Don Cheadle interpreta una vez más a James "Máquina de Guerra" Rhodes. Entonces... ¿por qué no sale Máquina de Guerra?

Que un producto de este estilo contenga el doble de ideas, él solito, que sus dos entregas precedentes juntas, ya me parece digno de cierto reconocimiento. Dichas ideas gustarán más o menos a cada espectador dependiendo de su predisposición a aceptar por buenas las transgresiones perpetradas por Black y su colaborador literario Drew Pearce (presente también en los créditos de la inminente y muy prometedora “Pacific Rim” de Guillermo del Toro), pero es indudable que el esfuerzo creativo invertido en esta “Iron Man 3” va más allá del mero estiramiento del chicle super-heroico, y que esta capacidad para tomar riesgos aún a costa de las expectativas del talifán puede ser la mejor noticia de cara a la Fase 2 del macro-proyecto cinematográfico de la Marvel.

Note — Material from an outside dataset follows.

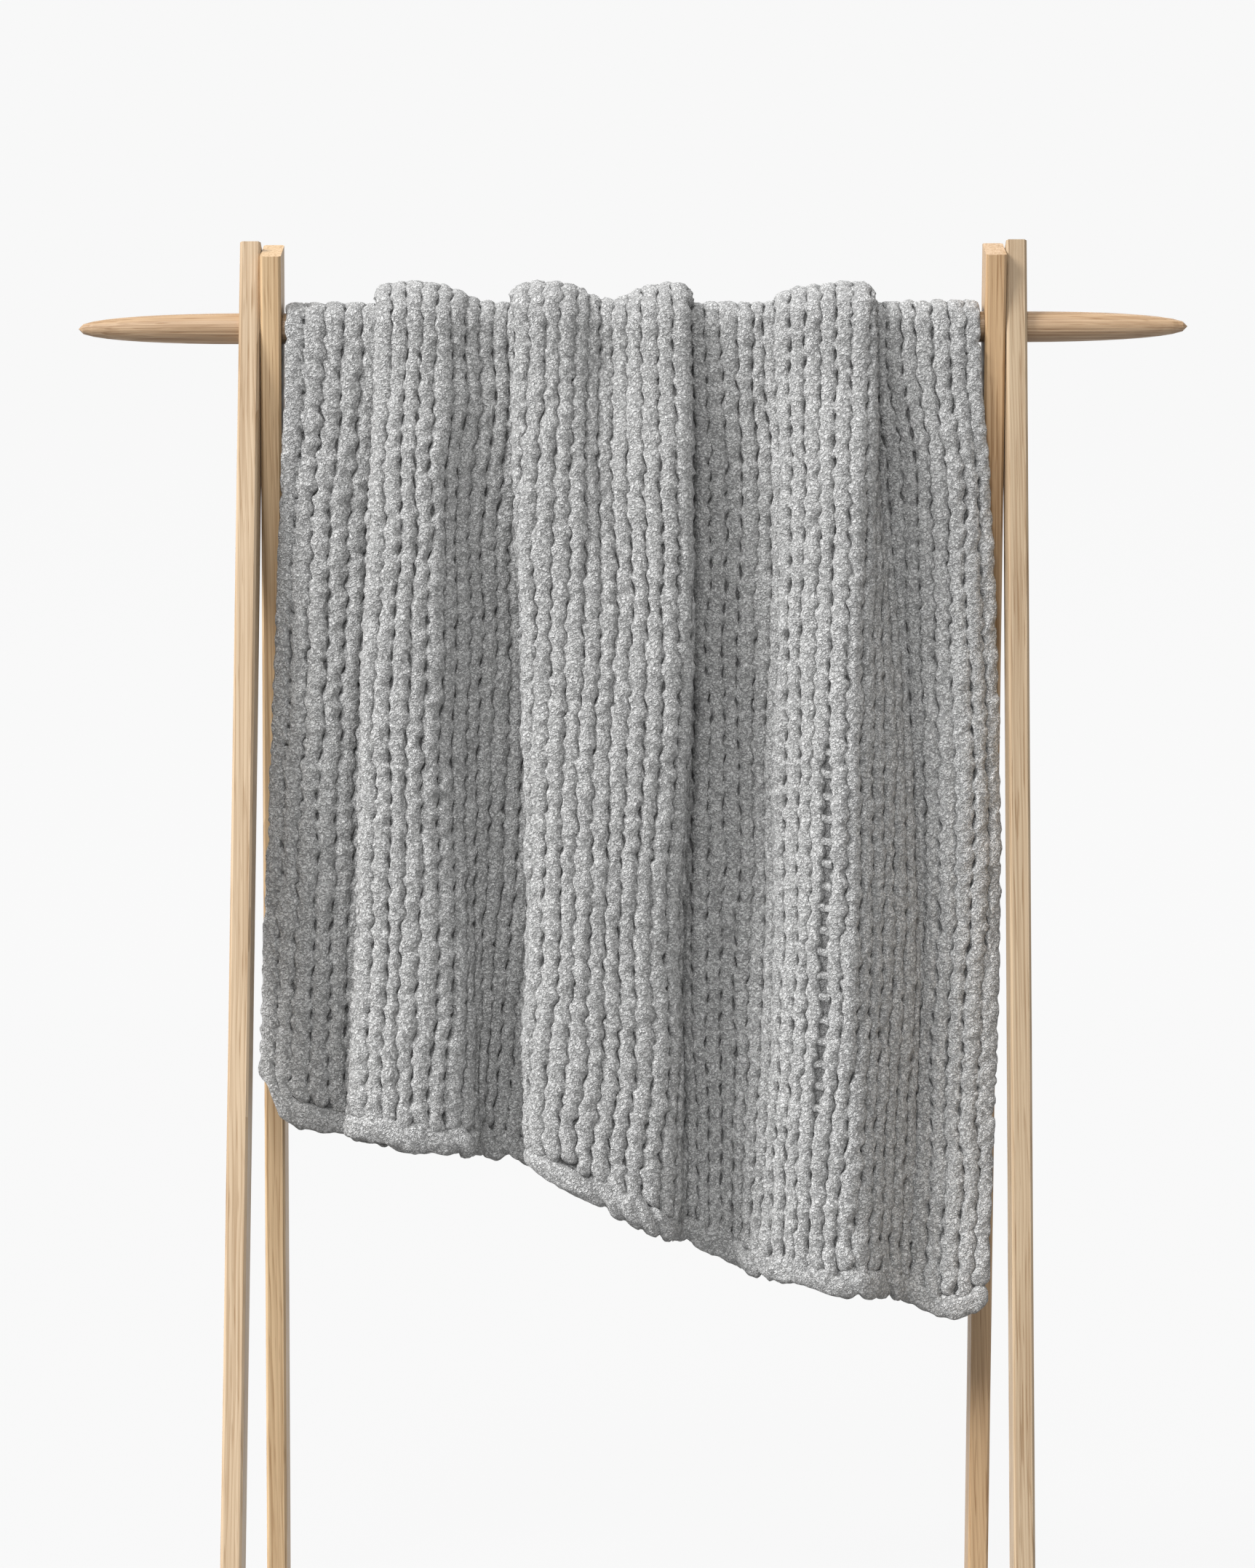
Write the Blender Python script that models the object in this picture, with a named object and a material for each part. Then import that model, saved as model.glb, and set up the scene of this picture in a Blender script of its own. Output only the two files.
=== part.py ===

Tony Stark fuera de la armadura otra vez. Sigue funcionando: viva y bravo.

Porque al final lo que realmente importa en una película de este tipo, que no aspira a ampliar los límites conceptuales del Séptimo Arte ni a arrasar en el circuito de festivales de cine independiente (para qué, si Downey Jr. ya participó en una cinta galardonada con el premio del Mono Llorón del Festival de Beijng), es que ofrezca dos horas de entretenimiento sin complejos, humor socarrón para todas las edades y escenas de acción que justifiquen la desorbitada inversión económica realizada por la productora. “Iron Man 3” ofrece eso y quizás incluso más: la sensación de que los guionistas no se han dejado todo el cerebro fuera del despacho donde se ha dado forma a la nueva línea de figuritas de acción, se han establecido las fases del videojuego oficial y (oh, vaya) se ha decidido el contenido narrativo del film.

¿El fin?

No es el “Ciudadano Kane” de los super-héroes, pero a mí personalmente me llega con que sea ella misma y no aspire a nada más: Ciudadano Stark.